Moody’s expects that banks and other domestic institutional investors will retain strong appetite for government securities. Lower gross borrowing requirements and exposure to floating rate liabilities sustained over time will reduce the government’s exposure to liquidity and interest rate risks that is currently very high.

The affirmation of Pakistan's B3 rating is underpinned by the country's relatively large economy and robust growth potential, coupled with ongoing enhancements to the institutional and policy framework that raise policy credibility and effectiveness, albeit from a low starting point.

Economic and export competitiveness has been hampered by supply-side challenges, although power sector projects, including through the China-Pakistan Economic Corridor, have largely addressed chronic power shortages, domestic security has improved significantly in recent years, and ongoing investments in transport infrastructure will improve its quality and connectivity.
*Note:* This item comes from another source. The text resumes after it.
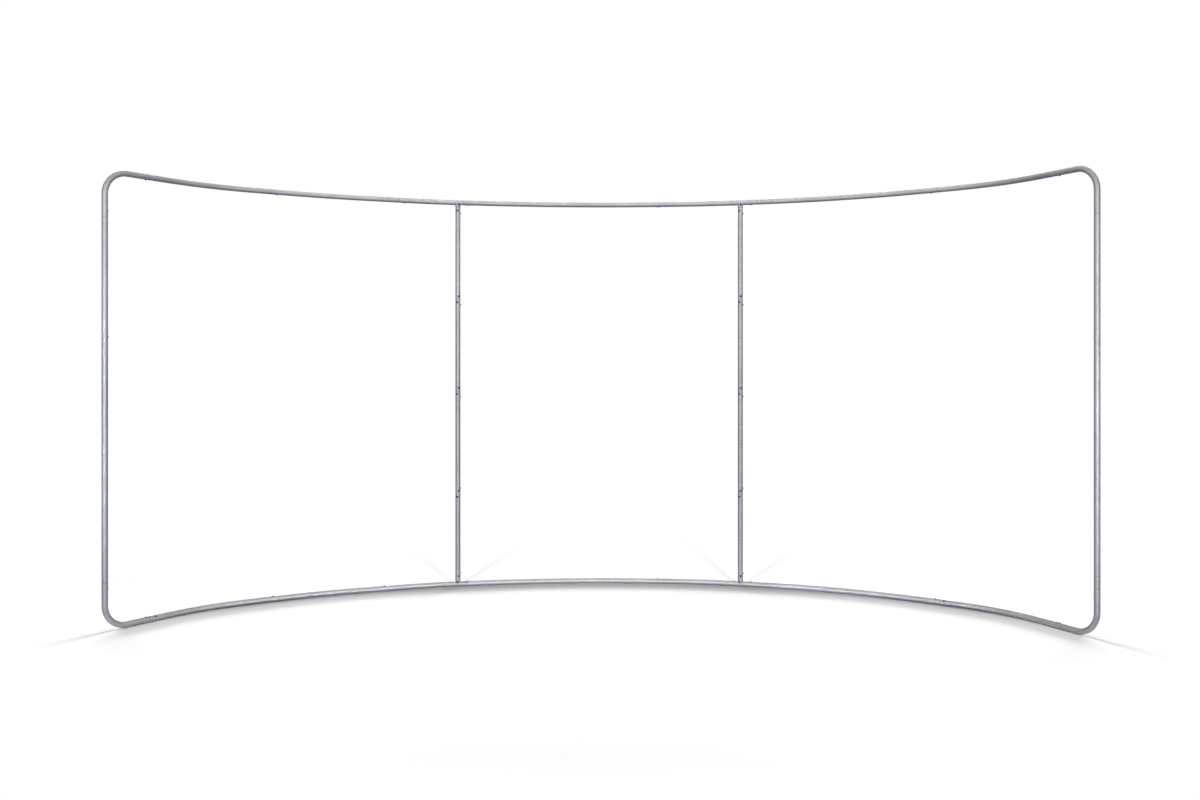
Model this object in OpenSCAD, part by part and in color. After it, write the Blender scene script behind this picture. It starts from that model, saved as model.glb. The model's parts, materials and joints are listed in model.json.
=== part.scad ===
// Pop up display backwall: the bare tube frame that a stretch cover is pulled over.
//
// Two curved rails, one on the floor and one overhead, run between two end posts
// through four bent corners, with two uprights in between. Every rail, post and
// upright is made of short tubes that plug into each other: one end of a joint is
// necked down to a spigot, which slides into the plain end of the next tube until a
// spring button in the spigot snaps out through a hole in both walls.
//
// Millimetres. +X runs from the left end post to the right one, +Z is up, and the
// frame is hollow towards -Y, where the viewer stands. The origin is on the floor,
// in the middle of the footprint.

/* [Overall] */
// Height from the floor to the top of the upper rail
frame_h = 2337; // [2200:1:2450]
// Outside diameter of every tube
tube_d = 30; // [28:0.5:33]
// Wall thickness of every tube
tube_wall = 1.5; // [1.2:0.1:1.8]

/* [Corners] */
// Length of a corner along the rail, from the post's centreline to its seam
corner_arm = 256; // [220:1:300]
// Length of a corner along the post, from the rail's centreline to its seam
corner_leg = 235; // [210:1:280]
// Bend radius of a corner, at the tube's centreline
corner_bend_r = 118; // [90:1:130]

/* [Rail tube lengths] */
// Rail tube 1, seam to seam in the lower rail, numbered from the left
rail_1_len = 650; // [560:1:740]
// Rail tube 2
rail_2_len = 640; // [560:1:720]
// Rail tube 3, which carries the left upright
rail_3_len = 500; // [470:1:580]
// Rail tube 4, in the middle
rail_4_len = 1223; // [1000:1:1400]
// Rail tube 5, which carries the right upright
rail_5_len = 500; // [440:1:580]
// Rail tube 6
rail_6_len = 1143; // [1000:1:1300]
// Rail tube 7
rail_7_len = 659; // [560:1:740]
// How much further right seam 2 lies in the upper rail than in the lower one
upper_seam_2_shift = 22; // [0:1:40]
// The same for seam 3
upper_seam_3_shift = 117; // [80:1:130]
// The same for seam 7, which lies further left
upper_seam_7_shift = -23; // [-40:1:0]

/* [Rail tube bends] */
// Bend radius of rail tube 1, at the tube's centreline
rail_1_bend_r = 1120; // [900:10:1500]
// Bend radius of rail tube 2
rail_2_bend_r = 2430; // [1800:10:3500]
// Bend radius of rail tube 3
rail_3_bend_r = 1280; // [1000:10:2200]
// Bend radius of rail tube 4
rail_4_bend_r = 3900; // [3000:10:5000]
// Bend radius of rail tube 5
rail_5_bend_r = 1880; // [1300:10:2600]
// Bend radius of rail tube 6
rail_6_bend_r = 2580; // [2000:10:3500]
// Bend radius of rail tube 7
rail_7_bend_r = 970; // [800:10:1400]
// Straight length left past the spigot or the marker dot at each end of a rail tube
straight_spare = 6; // [4:1:12]
// How much a bend draws the wall thinner, on the inside and on the outside
bend_thinning = 0.05; // [0.03:0.01:0.2]
// How far a bend reaches into the straight tube at each end
bend_overlap = 1; // [0.5:0.5:3]

/* [Posts and uprights] */
// Length of the top tube of an end post
post_top_len = 635; // [550:1:720]
// Length of the middle tube of an end post
post_middle_len = 562; // [480:1:640]
// From a rail's centreline to the seam where an upright plugs on
stub_len = 32; // [30:1:50]
// From an upright's centreline to the rail seam on its right
stub_from_seam = 31; // [26:1:50]
// Length of the top tube of an upright
upright_top_len = 553; // [470:1:640]
// Length of the second tube of an upright
upright_second_len = 554; // [470:1:640]
// Length of the third tube of an upright
upright_third_len = 621; // [540:1:700]

/* [Plug joints] */
// Length of a spigot inside the next tube
spigot_len = 65; // [55:1:75]
// Radial gap between a spigot and the bore it slides into
spigot_clearance = 0.2; // [0.1:0.05:0.3]
// Length over which a tube is necked down to its spigot
neck_len = 2.5; // [1.5:0.5:5]
// Chamfer on a spigot's tip
tip_chamfer = 0.8; // [0.4:0.1:1]
// How deep the weld melts a stub's coped end into the rail's wall
weld_depth = 0.7; // [0.4:0.1:1]

/* [Snap buttons] */
// Diameter of a button
button_d = 8; // [6:0.5:9]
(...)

“Meanwhile, political risks remain material, despite a gradual normalisation of the working relationship between the federal government and the military and judiciary, as the institutional structure involves provincial level implementation of some fiscal and development policies, including services and property tax administration and the management of special economic zones.”

Meanwhile, Planning Minister Asad Umar Monday said Moody’s had downgraded Pakistan’s outlook from stable to negative after five years of the previous PML-N government on June 20, 2018.

“This was 2 months BEFORE PTI formed govt. After 15 months of PTI govt Moody’s upgrades Pak from negative to stable. Now you decide who destroyed Pak economy & who is rebuilding it,” he said.